MSTV has focused its lobbying on spectrum issues. Spectrum reclamation and the government's push for broadcast spectrum is one of a couple of central issues in NAB's TV lobbying efforts, retransmission consent being the other.
In the release announcing the planned merger, NAB said that "broadcast spectrum protection and technology policy advocacy will be continued under the consolidated leadership of NAB President and CEO Gordon Smith." An NAB spokesman would not comment on personnel issues, but MSTV President David Donovan confirmed he would be exiting after advising with the transition. "There are opportunities out there and I will be pursuing them," Donovan told B&C. "But this [merger] is a good thing for the broadcast industry," he said. "It centralizes the functions of technology and lobbying, and it makes a lot of sense." NAB is also reportedly looking for a chief technology officer as its lobbying, of necessity, melds more with the technical aspects of the business.
Donovan would not speculate on how long it would take to wrap things up at MSTV, but said the goal was to "expedite the process." But he also wanted to emphasize that the work of MSTV would continue under NAB. "The function of the MSTV engineering committee, which has been very important to establishing technical policy, will continue under NAB," he said.MSTV was launched in 1956 with the charter to "battle to insure the highest quality television reception by preventing interference on additional television channels."

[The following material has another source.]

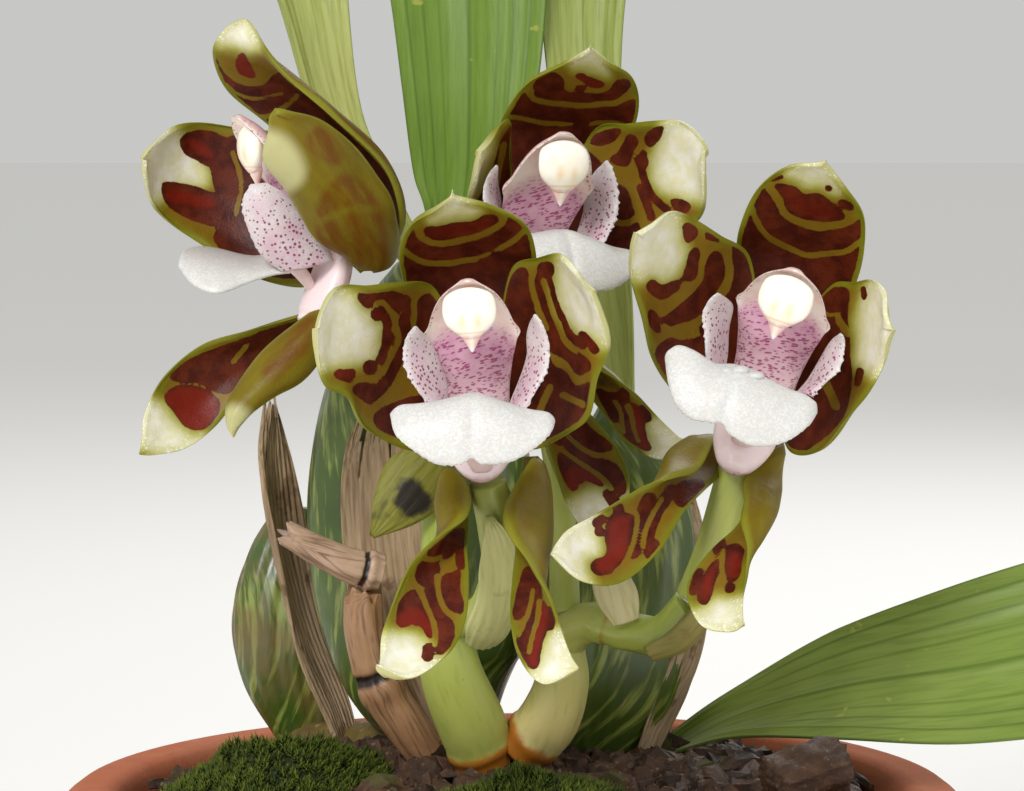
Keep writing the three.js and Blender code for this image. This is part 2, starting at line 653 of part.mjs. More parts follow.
// Pot
//
// A thrown clay pot: tapered wall, thick turned rim and a ring of drain holes round a solid centre.
function turned(profile) {
  const outline = profile.map(([r, z]) => new THREE.Vector2(r, z));
  const geometry = new THREE.LatheGeometry(outline, POT_SEGMENTS);
  return geometry.rotateX(Math.PI / 2);
}
const POT_FLOOR = 6;
const wallRadius = (z) => POT_BASE_RADIUS + ((POT_TOP_RADIUS - POT_BASE_RADIUS) * z) / POT_HEIGHT;
const innerRadius = (z) => wallRadius(z) - POT_WALL;
const POT_PROFILE = [
  [0, 0],
  [POT_BASE_RADIUS, 0],
  [wallRadius(POT_HEIGHT - RIM_HEIGHT), POT_HEIGHT - RIM_HEIGHT],
  [wallRadius(POT_HEIGHT - RIM_HEIGHT) + RIM_PROUD, POT_HEIGHT - RIM_HEIGHT + 1],
  [POT_TOP_RADIUS + RIM_PROUD, POT_HEIGHT - 1.5],
  [POT_TOP_RADIUS + RIM_PROUD - 1.5, POT_HEIGHT],
  [innerRadius(POT_HEIGHT) + 1, POT_HEIGHT],
  [innerRadius(POT_HEIGHT - 1), POT_HEIGHT - 1],
  [innerRadius(POT_FLOOR), POT_FLOOR],
  [0, POT_FLOOR],
];
function pot() {
  const drill = new THREE.CylinderGeometry(DRAIN_RADIUS, DRAIN_RADIUS, POT_FLOOR * 3, 16);
  drill.rotateX(Math.PI / 2);
  let solid = solidOf(turned(POT_PROFILE));
  for (let i = 0; i < DRAIN_COUNT; i++) {
    const angle = (i / DRAIN_COUNT) * 2 * Math.PI;
    const hole = drill.clone().translate(DRAIN_CIRCLE * Math.cos(angle), DRAIN_CIRCLE * Math.sin(angle), 0);
    solid = solid.subtract(solidOf(hole));
  }
  return geometryOf(solid);
}
const potMesh = new THREE.Mesh(pot(), clay);
potMesh.name = "pot";
orchid.add(potMesh);

// Bark and moss
//
// Height of the bark's surface over the pot at x, y.
function barkLevel(x, y) {
  const r = Math.hypot(x, y);
  const crown = CROWN_LEVEL - (CROWN_LEVEL - MEDIUM_RIM_LEVEL) * (r / innerRadius(POT_HEIGHT)) ** 3;
  return crown + 0.9 * Math.sin(0.33 * x + 1) * Math.cos(0.29 * y) + 0.6 * Math.sin(0.61 * x + 0.47 * y);
}

// A lumpy cushion of moss sitting half in the bark.
function cushion(x, y, rx, ry, height, grow) {
  const geometry = new THREE.SphereGeometry(1, 14, 8);
  const position = geometry.getAttribute("position");
  for (let i = 0; i < position.count; i++) {
    const [a, b, c] = [position.getX(i), position.getY(i), position.getZ(i)];
    const lump = 1 + 0.1 * Math.sin(5 * a + 2) * Math.cos(4 * b) + 0.06 * Math.sin(7 * c + 3 * a);
    position.setXYZ(i, a * lump, b * lump, c * lump);
  }
  geometry.rotateX(Math.PI / 2).scale(rx + grow, ry + grow, height + grow);
  return geometry.translate(x, y, barkLevel(x, y));
}
add("moss_left", moss, (grow) => cushion(-31, -8, 15, 13, 5.4, grow));
add("moss_front", moss, (grow) => cushion(3, -28, 13, 10, 3.6, grow));
const CHIP_SIZE = [10, 6.5, 5.5];
const CHIP_TURN = 0.5;
const CHIP_PLACE = [38, -14, 84.4];
function barkChip(grow) {
  const sides = CHIP_SIZE.map((side) => side + 2 * grow);
  return new THREE.BoxGeometry(...sides).rotateZ(CHIP_TURN).rotateX(CHIP_TURN).translate(...CHIP_PLACE);
}
add("bark_chip", bark, barkChip);

// The bark that fills the pot, clear of its wall and floor.
const WALL_CLEARANCE = SEAT_GAP + 0.2;
function barkFill() {
  const rings = 8;
  const sectors = 30;
  const top = [];
  for (let i = 1; i <= rings; i++)
    for (let j = 0; j < sectors; j++) {
      const angle = (j / sectors) * 2 * Math.PI;
      const r = (i / rings) * (innerRadius(MEDIUM_RIM_LEVEL) - WALL_CLEARANCE);
      const [x, y] = [r * Math.cos(angle), r * Math.sin(angle)];
      top.push(new THREE.Vector3(x, y, i === rings ? MEDIUM_RIM_LEVEL : barkLevel(x, y)));
    }
  const floor = POT_FLOOR + SEAT_GAP;
  const foot = [];
  for (let j = 0; j < sectors; j++) {
    const angle = (j / sectors) * 2 * Math.PI;
    const r = innerRadius(floor) - WALL_CLEARANCE;
    foot.push(new THREE.Vector3(r * Math.cos(angle), r * Math.sin(angle), floor));
  }
  const points = [...top, ...foot, new THREE.Vector3(0, 0, barkLevel(0, 0)), new THREE.Vector3(0, 0, floor)];
  const crown = points.length - 2;
  const triangles = [];
  for (let j = 0; j < sectors; j++) {
    const next = (j + 1) % sectors;
    triangles.push([crown, j, next]);
    for (let i = 0; i < rings; i++) {
      const [a, b] = [i * sectors + j, i * sectors + next];
      triangles.push([a, a + sectors, b + sectors], [a, b + sectors, b]);
    }
    triangles.push([crown + 1, rings * sectors + next, rings * sectors + j]);
  }
  return closedGeometry(points, triangles);
}
add("bark_fill", bark, barkFill);

export default orchid;
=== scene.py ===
import math
import bpy
import mathutils
import numpy as np
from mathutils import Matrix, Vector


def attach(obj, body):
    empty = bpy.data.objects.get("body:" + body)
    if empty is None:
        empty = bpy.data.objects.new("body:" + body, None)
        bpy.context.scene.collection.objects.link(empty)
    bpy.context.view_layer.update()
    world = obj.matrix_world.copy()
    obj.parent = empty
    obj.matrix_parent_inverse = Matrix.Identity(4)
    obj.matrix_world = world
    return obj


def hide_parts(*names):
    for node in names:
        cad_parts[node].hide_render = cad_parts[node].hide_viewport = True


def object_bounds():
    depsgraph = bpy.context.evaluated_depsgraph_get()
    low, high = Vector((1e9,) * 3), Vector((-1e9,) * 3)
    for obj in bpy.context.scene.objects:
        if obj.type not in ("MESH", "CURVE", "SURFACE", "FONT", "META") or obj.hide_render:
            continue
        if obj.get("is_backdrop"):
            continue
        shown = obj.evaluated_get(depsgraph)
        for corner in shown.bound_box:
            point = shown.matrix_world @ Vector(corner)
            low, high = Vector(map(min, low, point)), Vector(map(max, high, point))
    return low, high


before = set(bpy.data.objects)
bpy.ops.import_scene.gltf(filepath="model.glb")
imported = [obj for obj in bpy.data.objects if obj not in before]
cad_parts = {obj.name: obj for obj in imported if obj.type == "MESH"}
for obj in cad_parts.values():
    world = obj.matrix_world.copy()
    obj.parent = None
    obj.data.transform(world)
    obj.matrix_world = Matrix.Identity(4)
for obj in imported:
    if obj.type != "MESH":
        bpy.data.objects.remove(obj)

cad_low, cad_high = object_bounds()

# Pot
# A plain flower pot of unglazed red clay, thrown on a wheel and fired once: thick rim, straight
# tapering wall with faint turning rings, and five drain holes pushed through the base.
POT_HEIGHT = 80.0
POT_WALL = 4.0
POT_FLOOR = 6.0
POT_SIDES = 112
RIM_FOOT = 62.0
HOLE_RADIUS = 4.0
HOLE_SIDES = 24
TURNING_RINGS = ((0.07, 2.9, 0), (0.05, 1.13, 1))  # height in mm, radians for each mm up, start
OUT_OF_ROUND = 0.12


def paint(code):
    """An sRGB colour code in linear light: each channel c is ((c + .055) / 1.055) to the power 2.4."""
    c = np.array([int(code[k:k + 2], 16) for k in (1, 3, 5)]) / 255
    return (*np.where(c <= 0.04045, c / 12.92, ((c + 0.055) / 1.055) ** 2.4).tolist(), 1.0)


def new_material(name, **inputs):
    """A node material with one Principled shader, its constants set on the shader's own inputs."""
    material = bpy.data.materials.new(name)
    material.use_nodes = True
    shader = material.node_tree.nodes["Principled BSDF"]
    for key, value in inputs.items():
        shader.inputs[key.replace("_", " ")].default_value = value
    return material, shader


# Where a node's values go in turn, the output that is read, and its usual settings.
KINDS = {
    "Mix": ((0, 6, 7), 2, {"data_type": "RGBA"}),
    "MapRange": ((0, 1, 2, 3, 4), 0, {"interpolation_type": "SMOOTHSTEP"}),
    "Math": ((0, 1), 0, {"operation": "MULTIPLY"}),
    "TexCoord": ((), "Object", {}),
    "Attribute": ((), "Fac", {}),
    "TexNoise": (("Vector", "Scale", "Detail", "Roughness"), 0, {}),
    "TexVoronoi": (("Vector", "Scale", "Randomness"), 0, {}),
    "Bump": (("Height", "Distance", "Strength", "Normal"), 0, {}),
}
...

Among its credits, MSTV helped secure passage of the All-Channel Reciever Act, which required TV sets to receive UHF as well as VHF signals (before that it required a separate tuner). MSTV also was instrumental in the DTV transition, including helping convince the government early on to retain UHF channels for advanced services. That was crucial to the transition since UHF is a superior band for DTV transmissions, something broadcasters are emphasizing now as the government eyes UHF for wireless broadband.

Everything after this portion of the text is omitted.